Instructions for the task: Filter the entries and keep only the lines where the string "three" appears.

Record excerpts:
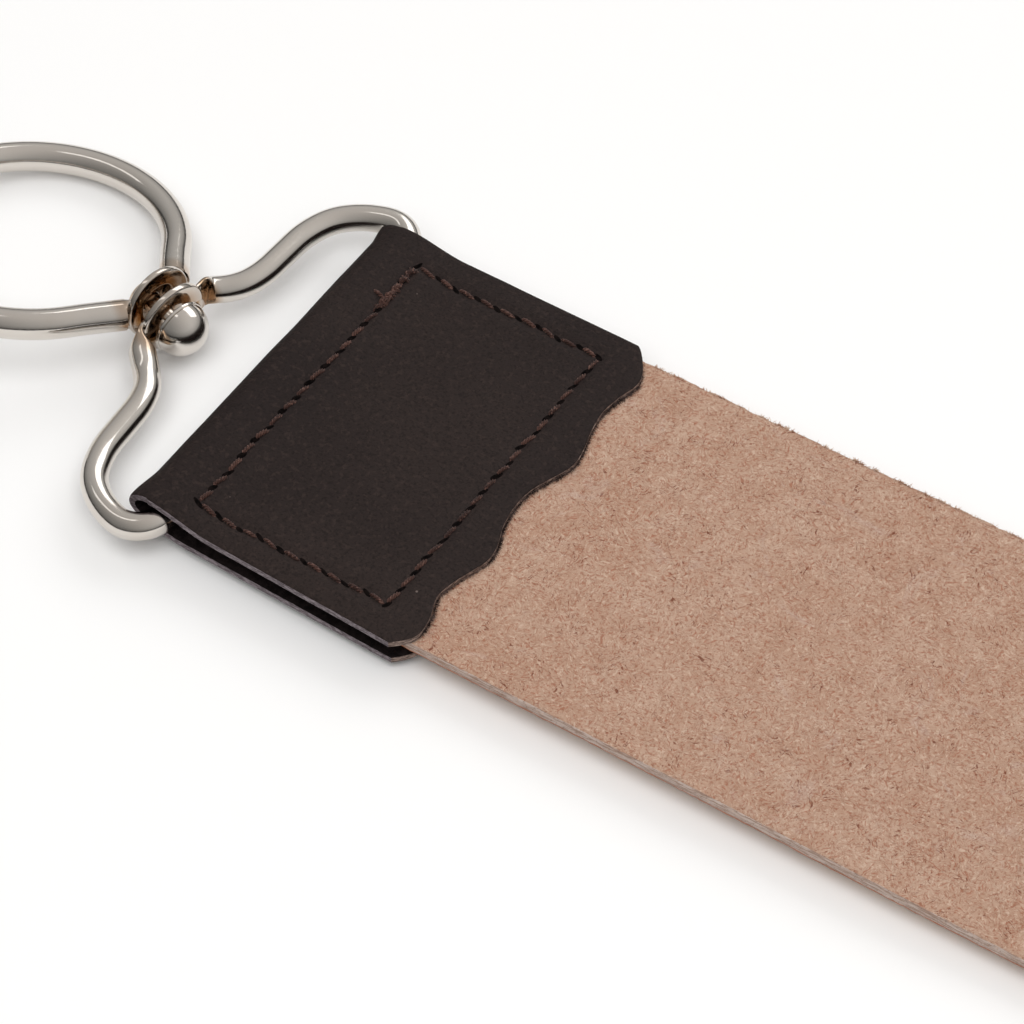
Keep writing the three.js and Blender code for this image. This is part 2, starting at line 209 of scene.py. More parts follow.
--
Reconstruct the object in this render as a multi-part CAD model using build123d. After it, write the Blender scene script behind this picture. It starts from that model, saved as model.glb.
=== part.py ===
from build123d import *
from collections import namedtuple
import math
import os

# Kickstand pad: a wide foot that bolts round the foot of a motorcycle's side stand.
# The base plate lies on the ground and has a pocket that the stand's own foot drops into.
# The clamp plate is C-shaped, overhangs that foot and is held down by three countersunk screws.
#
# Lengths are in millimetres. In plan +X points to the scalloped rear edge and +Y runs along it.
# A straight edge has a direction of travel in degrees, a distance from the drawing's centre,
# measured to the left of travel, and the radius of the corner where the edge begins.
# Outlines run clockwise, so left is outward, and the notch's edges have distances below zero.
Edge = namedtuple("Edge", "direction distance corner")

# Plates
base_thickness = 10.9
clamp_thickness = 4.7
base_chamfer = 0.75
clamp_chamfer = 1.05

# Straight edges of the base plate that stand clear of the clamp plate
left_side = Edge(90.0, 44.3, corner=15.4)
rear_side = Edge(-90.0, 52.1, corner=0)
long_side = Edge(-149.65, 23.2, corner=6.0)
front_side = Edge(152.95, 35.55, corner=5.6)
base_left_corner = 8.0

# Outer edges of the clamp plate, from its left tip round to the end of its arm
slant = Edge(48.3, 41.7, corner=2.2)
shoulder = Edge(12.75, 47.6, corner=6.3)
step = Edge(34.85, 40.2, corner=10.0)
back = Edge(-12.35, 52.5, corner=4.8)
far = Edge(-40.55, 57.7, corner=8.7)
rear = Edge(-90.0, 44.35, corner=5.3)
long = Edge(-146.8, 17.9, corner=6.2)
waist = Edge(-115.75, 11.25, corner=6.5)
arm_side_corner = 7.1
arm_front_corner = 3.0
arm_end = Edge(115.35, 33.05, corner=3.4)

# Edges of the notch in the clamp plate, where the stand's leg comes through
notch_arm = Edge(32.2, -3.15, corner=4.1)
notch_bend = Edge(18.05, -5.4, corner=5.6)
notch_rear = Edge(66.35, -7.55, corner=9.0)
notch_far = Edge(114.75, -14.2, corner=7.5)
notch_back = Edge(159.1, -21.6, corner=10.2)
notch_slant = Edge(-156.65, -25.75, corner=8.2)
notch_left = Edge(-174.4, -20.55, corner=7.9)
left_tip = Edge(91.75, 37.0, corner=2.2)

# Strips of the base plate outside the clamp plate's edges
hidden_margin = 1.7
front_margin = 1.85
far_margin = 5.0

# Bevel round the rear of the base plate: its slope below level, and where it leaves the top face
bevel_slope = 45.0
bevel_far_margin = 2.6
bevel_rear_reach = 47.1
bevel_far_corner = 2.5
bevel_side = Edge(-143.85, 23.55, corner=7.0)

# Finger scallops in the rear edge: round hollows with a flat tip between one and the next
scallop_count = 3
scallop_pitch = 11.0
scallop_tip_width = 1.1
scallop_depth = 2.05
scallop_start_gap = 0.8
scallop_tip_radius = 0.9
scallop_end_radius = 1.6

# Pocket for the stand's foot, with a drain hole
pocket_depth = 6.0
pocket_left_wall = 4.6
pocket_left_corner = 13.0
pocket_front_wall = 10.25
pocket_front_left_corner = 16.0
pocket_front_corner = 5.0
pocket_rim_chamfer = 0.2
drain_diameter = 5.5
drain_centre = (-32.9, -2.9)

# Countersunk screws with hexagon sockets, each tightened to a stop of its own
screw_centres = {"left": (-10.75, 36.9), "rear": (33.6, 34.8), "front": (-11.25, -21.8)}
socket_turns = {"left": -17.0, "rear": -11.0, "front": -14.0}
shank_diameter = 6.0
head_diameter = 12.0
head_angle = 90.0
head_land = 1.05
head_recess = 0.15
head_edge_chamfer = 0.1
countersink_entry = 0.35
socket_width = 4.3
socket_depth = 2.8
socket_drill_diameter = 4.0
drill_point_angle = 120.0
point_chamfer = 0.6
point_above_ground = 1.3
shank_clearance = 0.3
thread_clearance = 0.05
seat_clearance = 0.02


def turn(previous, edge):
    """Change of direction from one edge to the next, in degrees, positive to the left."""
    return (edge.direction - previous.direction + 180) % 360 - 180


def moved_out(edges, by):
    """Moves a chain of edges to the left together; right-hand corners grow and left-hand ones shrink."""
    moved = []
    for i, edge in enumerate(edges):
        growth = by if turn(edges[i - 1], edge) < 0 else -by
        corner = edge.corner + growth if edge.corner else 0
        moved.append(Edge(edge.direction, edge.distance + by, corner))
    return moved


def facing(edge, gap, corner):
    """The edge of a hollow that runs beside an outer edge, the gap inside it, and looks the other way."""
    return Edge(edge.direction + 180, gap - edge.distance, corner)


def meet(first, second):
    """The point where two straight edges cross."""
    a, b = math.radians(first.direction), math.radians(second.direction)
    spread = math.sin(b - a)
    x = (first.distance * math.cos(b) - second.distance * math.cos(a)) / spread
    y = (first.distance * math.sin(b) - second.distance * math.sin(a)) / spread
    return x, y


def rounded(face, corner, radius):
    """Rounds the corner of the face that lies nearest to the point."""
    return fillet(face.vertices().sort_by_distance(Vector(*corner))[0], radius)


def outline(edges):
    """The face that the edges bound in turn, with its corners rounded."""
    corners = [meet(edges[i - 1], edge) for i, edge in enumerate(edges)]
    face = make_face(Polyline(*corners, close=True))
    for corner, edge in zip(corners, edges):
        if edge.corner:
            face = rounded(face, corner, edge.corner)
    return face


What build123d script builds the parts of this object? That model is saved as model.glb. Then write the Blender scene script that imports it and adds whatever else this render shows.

Completed exercise:
Keep writing the three.js and Blender code for this image. This is part 2, starting at line 209 of scene.py. More parts follow.
# The clamp plate is C-shaped, overhangs that foot and is held down by three countersunk screws.